İhracata gelince, İkinci Dünya Savaşı’nın başlangıcında ihracat hem miktar ve hem de değer olarak önemli ölçüde daraldı. Miktar olarak daralma ihracat değerindeki daralmadan daha hızlı ortaya çıktı. Çünkü bu yıllarda Türkiye’nin ihraç malları ve fiyatlarında yükselme vardı. İhracat miktarındaki daralmanın önemli bir nedeni, Türkiye’nin ihracatında %50 paya sahip olan Almanya ile ticaretin siyasal nedenlerle tıkanmasıydı (28). Savaş yılları boyunca Türkiye’nin ihracat hacmindaki hızlı düşmeye karşılık, 1942’den itibaren ihracat değeri yükselme gösterdi. İhracat hacminin daralmasına rağmen ihracat değerindeki yükselme, ihraç malları fiyatlarındaki çok hızlı artışlarla açıklanabilir. Gerçekten, savaş yıllarında Türkiye’nin ihraç ettiği malların ortalama fiyatı yaklaşık altı kat yükselmiştir (29). İhracat fiyatlarının ithal fiyatlarına göre daha fazla yükselmesi, savaş yıllarında Türkiye’nin dış ticaret fazlası elde etmesini sağlamıştır. Bu nedenle bu dönemde Türkiye’nin altın ve döviz rezevleri artış göstermiştir (30). Türkiye savaş yıllarında, önceki dönemlere oranla büyük miktarlara varan dış kredilerden de yararlanmıştır. 1938-1945 yılları arasında Türkiye, 127 milyon dolar ekonomik ve 187 milyon dolar askeri kredi ve hibe olmak isere 314 milyon dolar taze döviz elde etmiştir (31). İşte Türkiye savaş yıllarında elde ettiği bu döviz imkânlarıyladır ki, hala yabancı şirketlerin elinde bulunan demiryolu, haberleşme şebekesi ve liman alt-yapısını millileştirmek olanağı bulabilmiştir. (32). Fakat buna karşılık 1938-1945 arasında Türkiye’nin toplam dış borcu 236 milyon dolardan 439 milyon dolara yükselmiştir (33). Fakat bu borca karşılık 1946 yılı sonunda Türkiye’nin 262 milyon dolar değerinde bir altın ve döviz rezervine sahip olduğu anlaşılmaktadır (34). Bu rezervin 241 milyon dolarının altın olduğu biliniyor (35).

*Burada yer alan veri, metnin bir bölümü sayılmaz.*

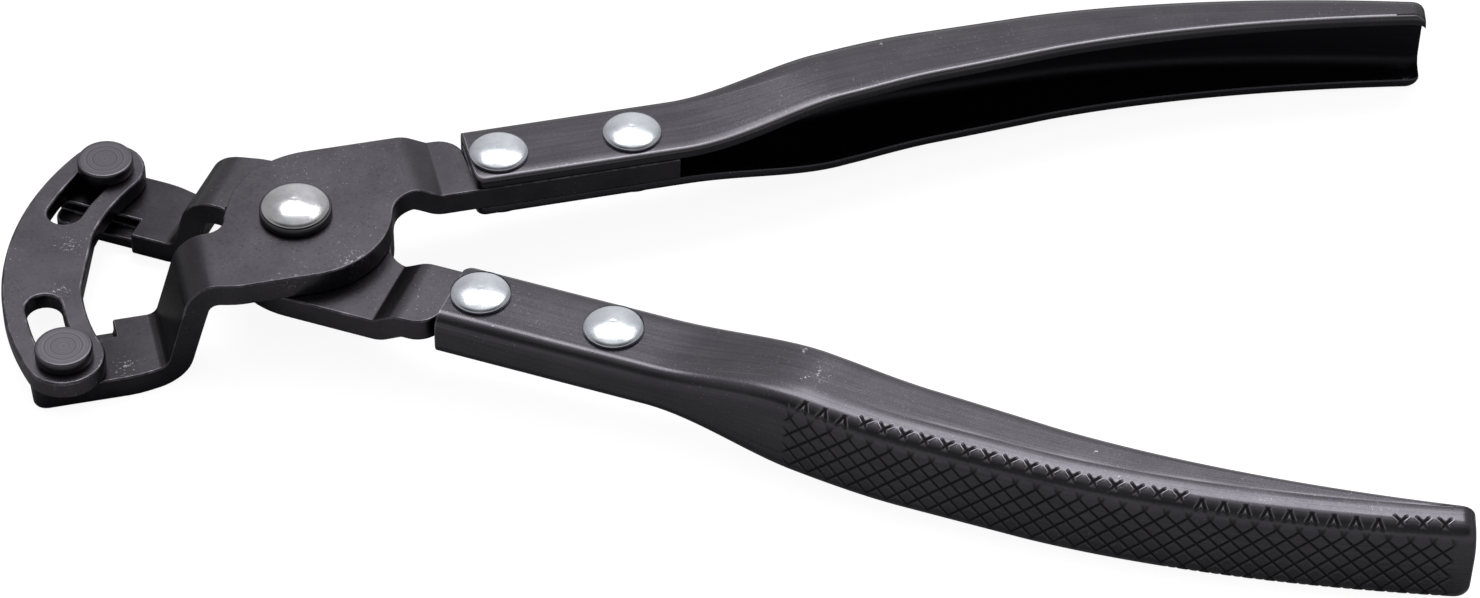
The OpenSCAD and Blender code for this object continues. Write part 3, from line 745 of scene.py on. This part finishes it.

İkinci Dünya Savaşı yıllarında Türkiye’nin daha çok altın ve döviz rezervi tutma konusundaki bu merkantilist tutumu, birçok ekonomist tarafından eleştirilmiş ve demode bulunmuştur. Örneğin SINGER, Türkiye’nin bu dönemde büyük fırsatlar kaçırdığını, daha aktif bir dış ticaret politikasıyla özellikle gıda maddeleri, pamuk, tütün, krom vs. gibi mallarda ihracatını arttırabileceğini ve akılcı bir dış ticaret politikası ile sanayileşme hamlesini sürdürebileceğini iddia etmiştir (36).

(17)

B-) Savaş Yıllarında Türkiye’de Toplumsal Gelişmeler

Devletçilik uygulaması ve onu izleyen savaş yılları Türkiye’nin toplumsal, siyasal ve kültürel yapısında da önemli gelişmelere neden olmuştur. Daha önceki dönemde başlayan eğitim ve öğretim alanındaki politika yaygınlaşmış ve yeni boyutlar kazanarak sürmüştür. Buna karşılık işçi hakları ve genel olarak hak ve özgürlükler alanında sınırlayıcı uygulama varlığını sürdürmüştür (37). Genel olarak bu dönemde toplumsal hareketliliğin sınırlı kaldığı ve nüfusun kır-kent ayrımında önemli bir değişikliğin olmadığı söylenebilir (38). 1935’te Türk toplumunun %16’sı, nüfusu on binden fazla olan yerlerde yaşamaktayken, bu oran 1945’de %18’e yükselmiştir. Yine bu yıllar arasında toplum nüfusun 16,2 milyondan 18,8 milyona yükselmiş ve savaş öncesi dönemde %1.17 olan nüfus artış oranı, savaş sırasında %0.11’e düşmüştür. Bütün bu verilerden, dönem süresince köyden kente kitlesel bir göç olgusunun henüz yaşanmadığı, şehirleşmenin çok sınırlı kaldığı ve “nüfus patlaması” denilen olayın daha ortaya çıkmadığı anlaşılmaktadır. Nüfus niteliği açısından önemli bir gelişme, 1935 ile 1945 yılları arasında okur-yazarlık oranının %20’den %30’a yükselmiş olmasıdır (39).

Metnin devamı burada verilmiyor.